## TASK GOAL
Copy the listing below line for line, starting at its first line and ending with the line that has "8.9), (2.4, 9.6)]" in it. Add nothing.
--
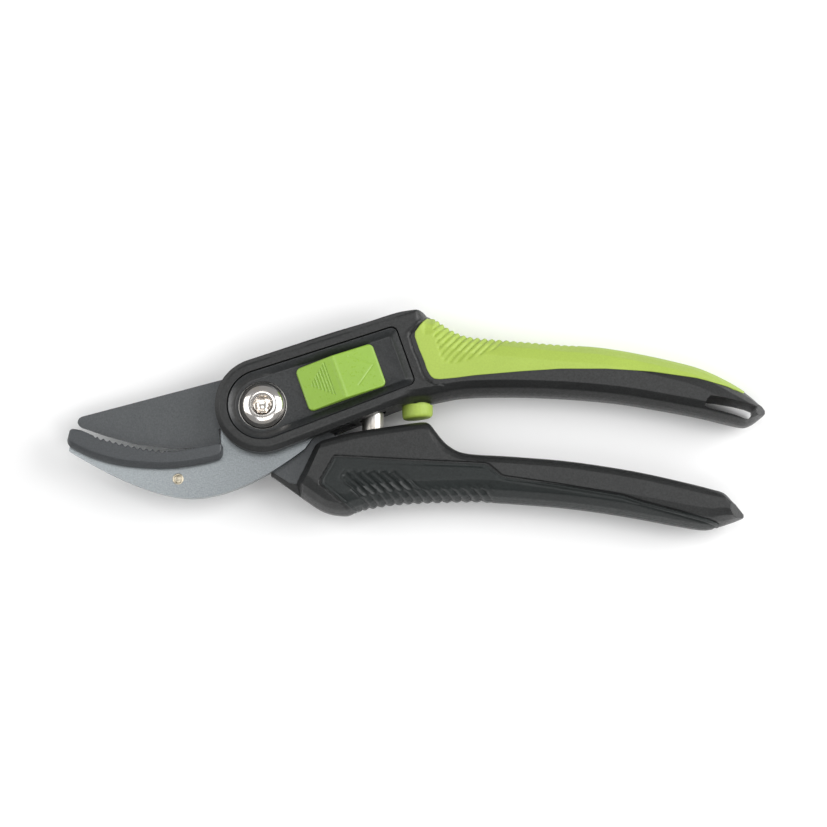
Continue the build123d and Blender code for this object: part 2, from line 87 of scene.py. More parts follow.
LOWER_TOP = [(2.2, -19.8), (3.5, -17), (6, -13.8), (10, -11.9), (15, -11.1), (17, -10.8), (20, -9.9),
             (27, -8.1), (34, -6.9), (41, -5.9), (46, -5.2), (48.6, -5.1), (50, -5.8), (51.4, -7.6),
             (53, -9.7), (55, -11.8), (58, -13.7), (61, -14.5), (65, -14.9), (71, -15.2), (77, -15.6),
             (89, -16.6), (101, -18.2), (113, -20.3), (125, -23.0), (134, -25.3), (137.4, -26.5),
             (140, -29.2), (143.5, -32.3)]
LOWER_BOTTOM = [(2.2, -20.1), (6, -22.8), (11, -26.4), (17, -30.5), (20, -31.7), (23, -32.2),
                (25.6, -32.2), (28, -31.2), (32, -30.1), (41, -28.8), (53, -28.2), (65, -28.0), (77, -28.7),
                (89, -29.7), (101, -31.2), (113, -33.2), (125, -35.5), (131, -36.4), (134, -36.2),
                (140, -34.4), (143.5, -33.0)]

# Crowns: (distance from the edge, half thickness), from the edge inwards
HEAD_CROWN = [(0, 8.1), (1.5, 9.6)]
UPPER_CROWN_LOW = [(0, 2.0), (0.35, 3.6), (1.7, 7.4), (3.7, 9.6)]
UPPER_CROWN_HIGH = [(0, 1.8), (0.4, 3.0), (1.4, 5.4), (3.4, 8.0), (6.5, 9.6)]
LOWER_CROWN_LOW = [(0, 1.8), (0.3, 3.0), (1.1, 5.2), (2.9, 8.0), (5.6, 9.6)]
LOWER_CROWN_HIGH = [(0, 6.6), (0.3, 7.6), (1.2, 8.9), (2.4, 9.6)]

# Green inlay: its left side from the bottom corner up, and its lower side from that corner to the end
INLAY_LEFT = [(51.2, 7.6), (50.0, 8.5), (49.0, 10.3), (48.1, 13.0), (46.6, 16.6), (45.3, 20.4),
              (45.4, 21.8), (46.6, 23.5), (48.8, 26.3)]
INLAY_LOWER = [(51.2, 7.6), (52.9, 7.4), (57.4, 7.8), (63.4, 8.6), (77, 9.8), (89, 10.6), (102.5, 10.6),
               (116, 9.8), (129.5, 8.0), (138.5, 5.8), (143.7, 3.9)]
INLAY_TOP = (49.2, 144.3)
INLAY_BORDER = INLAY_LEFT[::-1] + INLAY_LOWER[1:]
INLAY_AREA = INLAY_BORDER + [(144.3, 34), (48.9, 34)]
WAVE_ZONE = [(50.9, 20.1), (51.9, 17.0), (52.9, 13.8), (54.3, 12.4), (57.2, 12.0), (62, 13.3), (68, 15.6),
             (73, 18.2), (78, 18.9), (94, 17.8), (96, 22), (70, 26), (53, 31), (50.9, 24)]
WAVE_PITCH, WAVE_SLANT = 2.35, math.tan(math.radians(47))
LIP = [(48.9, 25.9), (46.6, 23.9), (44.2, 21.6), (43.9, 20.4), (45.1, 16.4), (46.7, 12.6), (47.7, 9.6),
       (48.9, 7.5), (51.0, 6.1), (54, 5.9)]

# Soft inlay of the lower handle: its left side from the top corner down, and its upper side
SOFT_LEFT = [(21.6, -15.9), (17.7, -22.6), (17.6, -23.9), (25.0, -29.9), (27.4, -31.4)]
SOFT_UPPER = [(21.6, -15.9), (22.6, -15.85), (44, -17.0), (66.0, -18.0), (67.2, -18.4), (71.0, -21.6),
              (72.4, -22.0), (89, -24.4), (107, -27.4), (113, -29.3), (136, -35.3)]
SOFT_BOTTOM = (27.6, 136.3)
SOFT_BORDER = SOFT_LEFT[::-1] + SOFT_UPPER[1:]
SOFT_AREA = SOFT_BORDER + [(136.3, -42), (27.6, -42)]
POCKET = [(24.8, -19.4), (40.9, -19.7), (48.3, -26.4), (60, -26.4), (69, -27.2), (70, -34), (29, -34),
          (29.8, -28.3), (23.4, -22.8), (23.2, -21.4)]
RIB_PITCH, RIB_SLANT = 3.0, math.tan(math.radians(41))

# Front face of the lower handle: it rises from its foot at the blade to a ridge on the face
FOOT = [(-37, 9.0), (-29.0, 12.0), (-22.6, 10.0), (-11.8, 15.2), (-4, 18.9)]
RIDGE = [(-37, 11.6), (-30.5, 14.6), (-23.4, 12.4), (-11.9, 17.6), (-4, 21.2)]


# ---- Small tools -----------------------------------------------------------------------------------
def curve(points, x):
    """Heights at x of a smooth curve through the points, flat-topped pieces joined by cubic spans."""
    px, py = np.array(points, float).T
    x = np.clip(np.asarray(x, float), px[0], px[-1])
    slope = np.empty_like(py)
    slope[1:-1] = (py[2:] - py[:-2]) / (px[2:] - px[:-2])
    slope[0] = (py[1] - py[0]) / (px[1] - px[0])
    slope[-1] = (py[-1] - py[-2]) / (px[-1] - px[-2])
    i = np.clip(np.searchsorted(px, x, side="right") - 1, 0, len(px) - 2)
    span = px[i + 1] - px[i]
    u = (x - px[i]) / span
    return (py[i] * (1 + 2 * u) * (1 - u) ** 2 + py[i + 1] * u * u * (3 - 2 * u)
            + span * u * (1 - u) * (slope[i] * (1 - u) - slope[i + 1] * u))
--
## OUTPUT FOR THIS EXERCISE
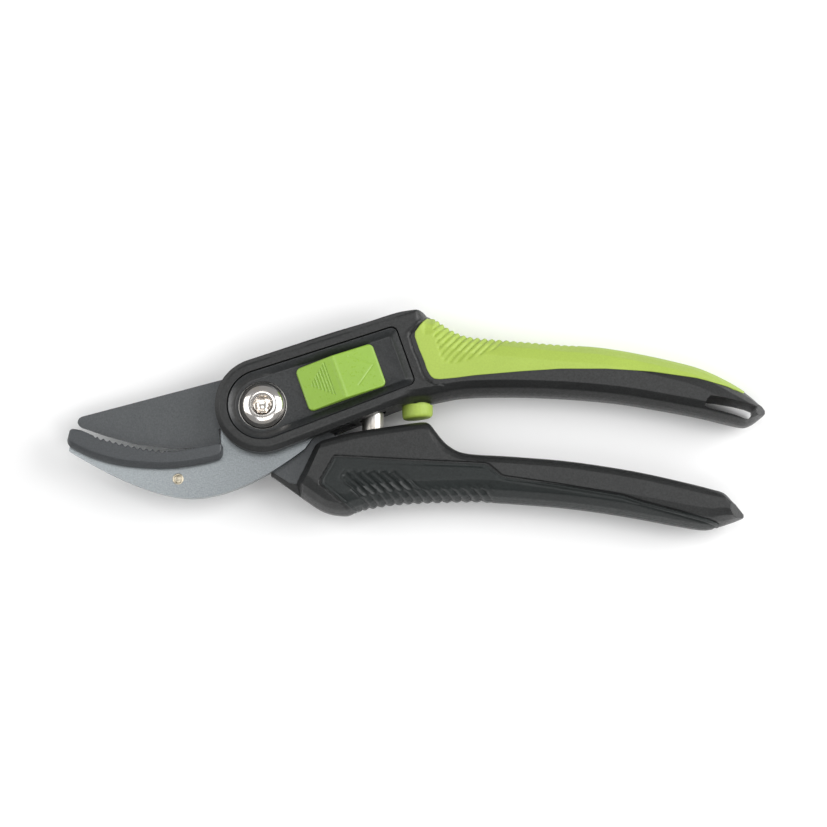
Continue the build123d and Blender code for this object: part 2, from line 87 of scene.py. More parts follow.
LOWER_TOP = [(2.2, -19.8), (3.5, -17), (6, -13.8), (10, -11.9), (15, -11.1), (17, -10.8), (20, -9.9),
             (27, -8.1), (34, -6.9), (41, -5.9), (46, -5.2), (48.6, -5.1), (50, -5.8), (51.4, -7.6),
             (53, -9.7), (55, -11.8), (58, -13.7), (61, -14.5), (65, -14.9), (71, -15.2), (77, -15.6),
             (89, -16.6), (101, -18.2), (113, -20.3), (125, -23.0), (134, -25.3), (137.4, -26.5),
             (140, -29.2), (143.5, -32.3)]
LOWER_BOTTOM = [(2.2, -20.1), (6, -22.8), (11, -26.4), (17, -30.5), (20, -31.7), (23, -32.2),
                (25.6, -32.2), (28, -31.2), (32, -30.1), (41, -28.8), (53, -28.2), (65, -28.0), (77, -28.7),
                (89, -29.7), (101, -31.2), (113, -33.2), (125, -35.5), (131, -36.4), (134, -36.2),
                (140, -34.4), (143.5, -33.0)]

# Crowns: (distance from the edge, half thickness), from the edge inwards
HEAD_CROWN = [(0, 8.1), (1.5, 9.6)]
UPPER_CROWN_LOW = [(0, 2.0), (0.35, 3.6), (1.7, 7.4), (3.7, 9.6)]
UPPER_CROWN_HIGH = [(0, 1.8), (0.4, 3.0), (1.4, 5.4), (3.4, 8.0), (6.5, 9.6)]
LOWER_CROWN_LOW = [(0, 1.8), (0.3, 3.0), (1.1, 5.2), (2.9, 8.0), (5.6, 9.6)]
LOWER_CROWN_HIGH = [(0, 6.6), (0.3, 7.6), (1.2, 8.9), (2.4, 9.6)]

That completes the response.